Sa rencontre avec Ira, humoriste débutant, sera déterminante pour George, en plus de devenir son auteur, il incarnera surtout sa conscience et l’aidera à prendre les bonnes décisions. Si les premières blagues qu’Ira écris pour George sont impersonnelles et ont surtout pour but de correspondre avec les thèmes de son époque et de sa génération, elles deviendront de plus en plus personnelles et intimes au fur et à mesure de l’évolution de leur relation. La scène de la playlist est une tentative d’Ira pour accéder aux émotions de George. Il s’agît peut-être ici de la représentation la plus fidèle de ce qu’est le métier de co-auteur pour un humoriste, comme l’explique notamment Bruno Muschio ( auteur pour plusieurs humoristes notamment Kyan Khojandi ou Thomas VDB) écrire pour quelqu’un consiste surtout à l’accompagner dans sa vie quotidienne, à l’écouter pour réussir à comprendre ce que la personne désire réellement raconter sur scène. C’est finalement en écrivant des blagues pour Ira que Georges finira par découvrir véritablement qui il est, en effectuant pour la première fois un acte désintéressé.

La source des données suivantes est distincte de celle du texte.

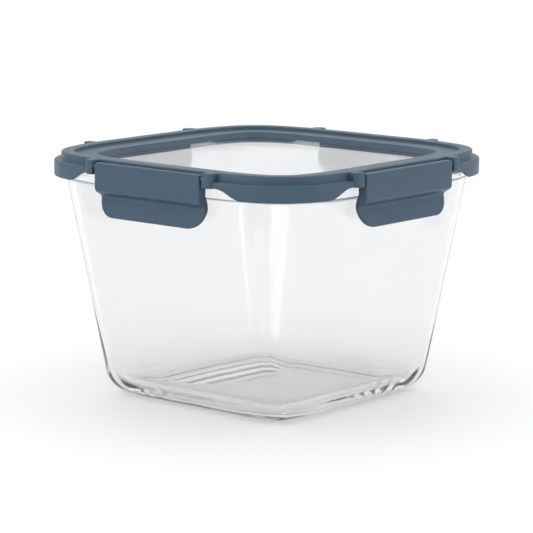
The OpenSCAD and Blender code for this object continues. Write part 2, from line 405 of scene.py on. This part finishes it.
def lid_gasket():
    """Seal that fills the channel, with a flat rib on the glass's lip."""
    out, inside = CHANNEL[0] - 0.2, CHANNEL[1] + 0.2
    shoulder = LIP_TOP + 0.9
    section = [(out, CHANNEL_TOP), (inside, CHANNEL_TOP), (inside, shoulder + 0.3), (inside + 0.3, shoulder)]
    section += [(-5.6, shoulder), (-4.9, LIP_TOP + 0.15), (-4.5, LIP_TOP)]
    section += [(-2.7, LIP_TOP), (-2.3, LIP_TOP + 0.15), (-1.9, shoulder)]
    section += [(out - 0.3, shoulder), (out, shoulder + 0.3)]
    return smooth(swept("seal", section))


# ---- Latches ---------------------------------------------------------------------------------
def pad_loft():
    """Pad with its rounded lower edge and crease, and pockets in its back, as sections across its width."""
    edge_r, under_r, crease_r = 0.9, 2.6, 2.2
    head = 180 - math.degrees(math.asin((PAD_TOP - PIVOT[1]) / HEAD_R))
    pocket, pocket_low, pocket_high = 2.5, TAB_TOP + 0.2, TAB_TOP + 3.1
    stations = [(PAD_HALF - edge_r * (1 - math.sin(math.radians(a))), False) for a in range(0, 91, 15)]
    ribs = [(9.0, True), (9.0, False), (12.0, False), (12.0, True), (30.0, True), (30.0, False)]
    half = [(0.0, True)] + ribs + stations
    whole = [(-x, hollow) for x, hollow in reversed(half[1:])] + half
    loops = []
    for x, hollow in whole:
        fall = corner_drop(abs(x) - (PAD_HALF - edge_r), edge_r)
        front = LATCH_FRONT - fall
        top = PAD_TOP - 0.5 * fall
        deep = LATCH_BACK + pocket if hollow else LATCH_BACK
        section = arc(TAB_FRONT + crease_r - fall, CREASE_Z - 1.8, crease_r, 165, 125, 5)
        section += arc(front - under_r, CREASE_Z + 3.6, under_r, -55, 0, 7)
        section += arc(front - edge_r, top - edge_r, edge_r, 0, 90, 6)
        section += arc(PIVOT[0], PIVOT[1], HEAD_R, head, 180, 6)
        section += [(PIVOT[0] - HEAD_R, ROOF_Z + 0.2), (LATCH_BACK, ROOF_Z - 0.7)]
        section += [(LATCH_BACK, pocket_high), (deep, pocket_high)]
        section += [(deep, pocket_low), (LATCH_BACK, pocket_low)]
        section += [(LATCH_BACK, TAB_TOP - 0.5), (LATCH_BACK + 0.7, TAB_TOP - 1.0)]
        section += [(LATCH_BACK - 0.6, CREASE_Z), (LATCH_BACK - 1.0, CREASE_Z - 1.5)]
        loops.append([(x, -y, z) for y, z in section])
    return mesh_object("pad", loops, capped=True)


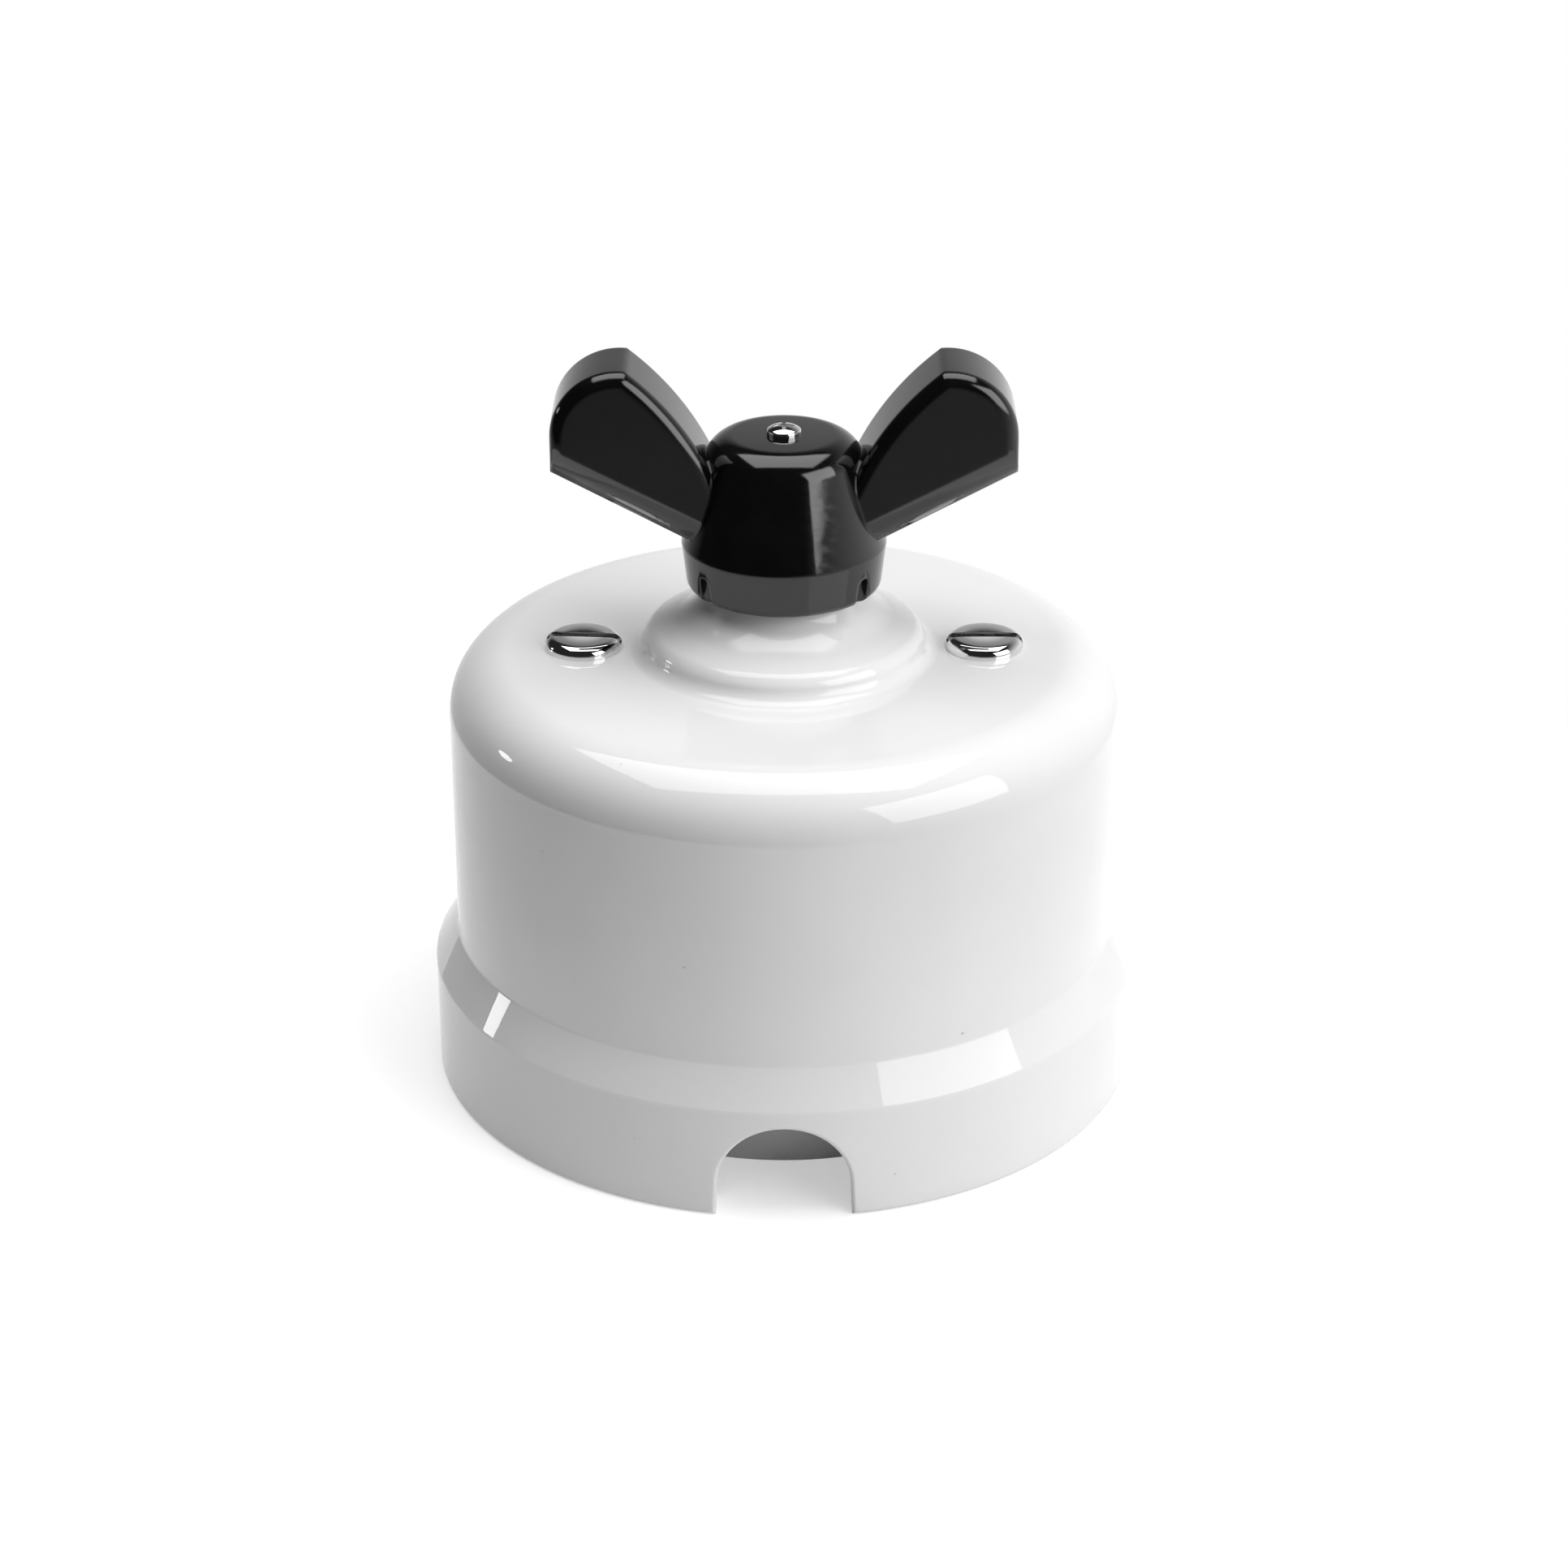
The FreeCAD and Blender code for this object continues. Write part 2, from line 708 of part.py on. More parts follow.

Apatow n’est pas seulement doué pour montrer les rouages de la comédie, car dans ses derniers films il s’est surtout efforcé de mettre en scène l’absence de comédie ou plutôt de rencontre avec la comédie. Ses deux derniers films mettent en scène de manière très autobiographique la vie de deux comédiens à savoir Amy Schumer et Pete Davidson. Si Apatow a supervisé l’écriture des scripts, il n’est pas pour ainsi dire le scénariste du film comme il l’était autrefois. Pourtant ces deux films partagent un point commun , ils racontent la vie de leur protagoniste si ces derniers n’étaient jamais devenu comédiens, ainsi la comédie ne peux plus servir de déclencheur pour une introspection salvatrice.

Que ce soit par les réflexions osées de Lenny Bruce où par l’écriture très souvent autobiographique de Judd Apatow, la comédie et plus précisément le stand-up n’est jamais autant universel que lorsqu’il est une excuse pour parler de soi, à condition de savoir qui nous sommes.